With villagers getting excluded from food security, experts fear there might be further deterioration in Odisha’s already-poor nutrition status, especially of women and kids.
As per the Union health ministry’s National Family Health Survey 2015-16, every second (51 per cent) woman between 15 and 49 years of age in Odisha is anaemic; 44.6 per cent of kids between six and 59 months is anaemic, and every third (34.1 per cent) under-5 child is stunted (height-for-age).
To address the challenges arising out of the pandemic, food rights activists have asked the state government to start community kitchens to feed the hungry and needy.
“The second wave of the pandemic has hit the rural income and economy badly, putting a lot of people on the verge of hunger. We urge you to start community kitchens immediately and set up community kitchens at anganwadi centres in line with the Emergency Feeding Program,” read the letter signed by Panda, and Vidyut Mohanty, convenor of Right to Food, Odisha.
Last year, during the first wave of the pandemic, the Odisha government had set up community kitchens in every panchayat providing one cooked meal each day to around 100 persons in one panchayat.
This year, the Bihar government has set up such community kitchens in all its blocks which have been feeding hundreds of thousand people on a daily basis amid the state-wide lockdown last month in May.
Apart from demanding community kitchens, the non-profit has urged the state government to issue ration cards to all pending applicants, and provide cash support to address the income loss of ration card holding families, street vendors, and construction workers.

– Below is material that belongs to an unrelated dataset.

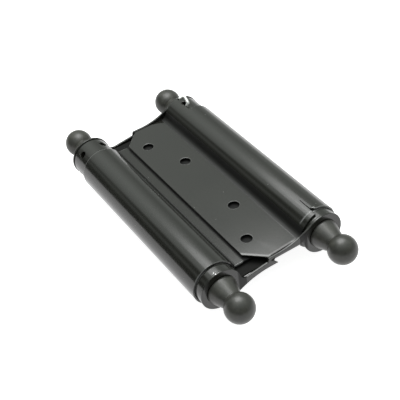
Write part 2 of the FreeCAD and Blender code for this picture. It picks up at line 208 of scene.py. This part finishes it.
class Finish:
    """Builds one node tree."""

    def __init__(self, tree):
        self.tree = tree
        tree.nodes.clear()

    def node(self, kind, settings=None, inputs=None):
        """Adds a node: its settings first, then the values or links of its inputs."""
        made = self.tree.nodes.new(kind)
        for name, setting in (settings or {}).items():
            setattr(made, name, setting)
        for name, value in (inputs or {}).items():
            if isinstance(value, Value):
                self.tree.links.new(value.socket, made.inputs[name])
            else:
                made.inputs[name].default_value = value
        return Outputs(self, made)

    def maths(self, operation, *numbers):
        inputs = {place: number for place, number in enumerate(numbers)}
        return self.node("ShaderNodeMath", {"operation": operation}, inputs)["Value"]

    def colour_mix(self, factor, first, second):
        made = self.tree.nodes.new("ShaderNodeMix")
        made.data_type = "RGBA"
        for place, value in ((0, factor), (6, first), (7, second)):
            if isinstance(value, Value):
                self.tree.links.new(value.socket, made.inputs[place])
            else:
                made.inputs[place].default_value = value
        return Value(self, made.outputs[2])

    def place(self):
        return self.node("ShaderNodeTexCoord")["Object"]

    def noise(self, place, scale, detail=2.0, roughness=0.5):
        inputs = {"Vector": place, "Scale": scale, "Detail": detail, "Roughness": roughness}
        return self.node("ShaderNodeTexNoise", {}, inputs)["Fac"]

    def bump(self, height, distance, strength=1.0):
        inputs = {"Height": height, "Distance": distance, "Strength": strength}
        return self.node("ShaderNodeBump", {}, inputs)["Normal"]

    def surface(self, inputs):
        shader = self.node("ShaderNodeBsdfPrincipled", {}, inputs)["BSDF"]
        self.node("ShaderNodeOutputMaterial", {}, {"Surface": shader})


def new_finish(name):
    material = bpy.data.materials.new(name)
    material.use_nodes = True
    return material, Finish(material.node_tree)


def grey(value, alpha=1.0):
    return (value, value, value, alpha)


def near_point(finish, place, point, reach):
    """1 at a point of the object, fading to 0 at its reach."""
    offset = finish.node("ShaderNodeVectorMath", {"operation": "DISTANCE"}, {0: place, 1: point})["Value"]
    return 1 - offset.ramp(reach * 0.4, reach)


def black_enamel(name, chips=(), highlighted_rims=(), covered_to=None):
    """Glossy black enamel on sheet steel: faint smudges, waviness and a few specks of dust.

    A strip that lies covered up to a distance from the middle plane is matt there, with its colour darkened as
    painted shade under the leaf, and the ends of the strip carry a painted highlight.
    """
    material, finish = new_finish(name)
    place = finish.place()
    smudge = finish.noise(place, 45.0, 3.0, 0.55)
    grain = finish.noise(place, 1400.0, 2.0)
    waves = finish.noise(place, 28.0, 1.0)
    cells = finish.node("ShaderNodeTexVoronoi", {}, {"Vector": place, "Scale": 210.0})
    chosen = finish.node("ShaderNodeSeparateColor", {}, {"Color": cells["Color"]})["Red"].above(0.35)
    dust = (1 - cells["Distance"].ramp(0.024, 0.046)) * chosen
    colour = finish.colour_mix(smudge.ramp(0.3, 0.7), (0.0127, 0.0129, 0.0106, 1), (0.0167, 0.0171, 0.0140, 1))
    colour = finish.colour_mix(dust * 0.7, colour, grey(0.30))
    roughness = 0.15 + smudge * 0.10 + dust * 0.4
    metal = dust * 0.0
    for point, reach in chips:
        flakes = finish.noise(place, 1700.0, 3.0, 0.7)
        chipped = (near_point(finish, place, point, reach) * flakes).ramp(0.55, 0.60)
        colour = finish.colour_mix(chipped, colour, grey(0.60))
        metal = metal + chipped
    height = grain * 0.06 + waves
    coat = 0.85 - smudge * 0.35
    parts = finish.node("ShaderNodeSeparateXYZ", {}, {"Vector": place})
    across, along, up = (parts[axis].size() for axis in "XYZ")
    # The root bends are matt, and their colour is also darkened nearly to black there: painted shade in the crease
    # between leaf and barrel.
    root = across.ramp(15.0 * MM, 15.4 * MM) * (1 - across.ramp(18.9 * MM, 20.0 * MM)) * (1 - up.ramp(6.2 * MM, 7.4 * MM))
    colour = finish.colour_mix(root * 0.8, colour, grey(0.003))
    roughness = roughness.larger(root * 0.5)
    coat = coat * (1 - root)
    # Painted highlight: the rims of the rolled sheet at the given places along the barrel, and less the rings round
    # the screw holes, are lightened to grey as if their edges caught the light.
    if highlighted_rims:
        near_rim, far_rim = (1 - (parts["Y"] - y).size().ramp(0.25 * MM, 0.55 * MM) for y in highlighted_rims)
        far_rim = far_rim * (1 - parts["X"].above(0))
        painted_rim_highlight = near_rim.larger(far_rim) * across.ramp(19 * MM, 21 * MM) * smudge.ramp(0.35, 0.6)
        for x, y in SCREW_PLACES:
            middle = (AXIS_X + x, y, LEAF_TOP)
            offset = finish.node("ShaderNodeVectorMath", {"operation": "DISTANCE"}, {0: place, 1: middle})["Value"]
            painted_rim_highlight = painted_rim_highlight.larger(offset.ramp(2.80 * MM, 2.90 * MM) * (1 - offset.ramp(3.05 * MM, 3.20 * MM)) * 0.55)
        colour = finish.colour_mix(painted_rim_highlight, colour, grey(0.16))
    if covered_to:
        strip = (1 - up.ramp(0.9 * MM, 1.1 * MM)) * (1 - along.ramp(HALF_BARREL - 2 * MM, HALF_BARREL - MM))
        # Under the leaf the strip is matt, and its colour is darkened nearly to black as painted shade, so that it
        # looks black through the screw holes.
        matt_and_shaded_under_leaf = strip * (1 - across.ramp(covered_to - MM, covered_to))
        coat = coat * (1 - strip * 0.45)
        # Painted highlight: the strip's ends are lightened to grey where their rounded edges would catch the light.
        strip_end_highlight = (1 - (along - STRIP_END).size().ramp(0.3 * MM, 0.6 * MM)) * across.ramp(11.0 * MM, 12.0 * MM)
        colour = finish.colour_mix(strip * strip_end_highlight, colour, grey(0.24))
        colour = finish.colour_mix(matt_and_shaded_under_leaf, colour, grey(0.008))
        roughness = roughness.larger(matt_and_shaded_under_leaf * 0.85)
        coat = coat * (1 - matt_and_shaded_under_leaf)
    finish.surface({
        "Base Color": colour,
        "Roughness": roughness,
        "Metallic": metal,
        "Coat Weight": coat,
        "Coat Roughness": 0.12,
        "Normal": finish.bump(height, 0.00004),
    })
    return material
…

“Last year, advance ration for three months, pension for four months, and cash assistance of Rs 1,000 was given to families. Moreover, Rs 3,000 cash was given to street vendors and Rs 1,200 to construction workers. But there was nothing this year. It seems both the central and state government isn’t concerned at all,” rued Panda.
In its letter, the Right to Food Campaign has also highlighted that Accredited Social Health Activists, commonly known as ASHA workers, have not received pending COVID19 remuneration and are working without proper protective equipment.
Confirming this, ASHA worker Aparna Sarkar, from Khairapali village of Malkangiri district told Gaon Connection, “I have not received any COVID duty incentive for April and May months this year.” Last year, the central government had announced Rs 1,000 per month COVID duty incentive to frontline health workers. Many claim they have not received it this year.
Apart from no incentive, Sarkar said ASHAs were also not provided with proper safety gears in the second wave of the pandemic for a long time. Only two weeks back, the state government provided over Rs 10,000 each to ASHA workers to buy oximeters, masks, sanitisers and gloves. Two days ago, she tested positive for COVID19. Last year also she had contracted the disease.
On the one hand, in the second wave of the pandemic, people have lost their livelihoods, on the other hand, the government has failed to provide them work under the Mahatma Gandhi National Rural Employment Guarantee Act or MGNREGA, complain food rights activists. This central act promises at least 100 days of guaranteed employment to every rural household whose adult members volunteer to do unskilled manual work.
“Since April this year, work under NREGA has stopped. All these workers are sitting idle without work and income,” said Panda. The non-profit has urged the chief minister to resume MGNREGA work in the state and provide work as per demand and release wages on time.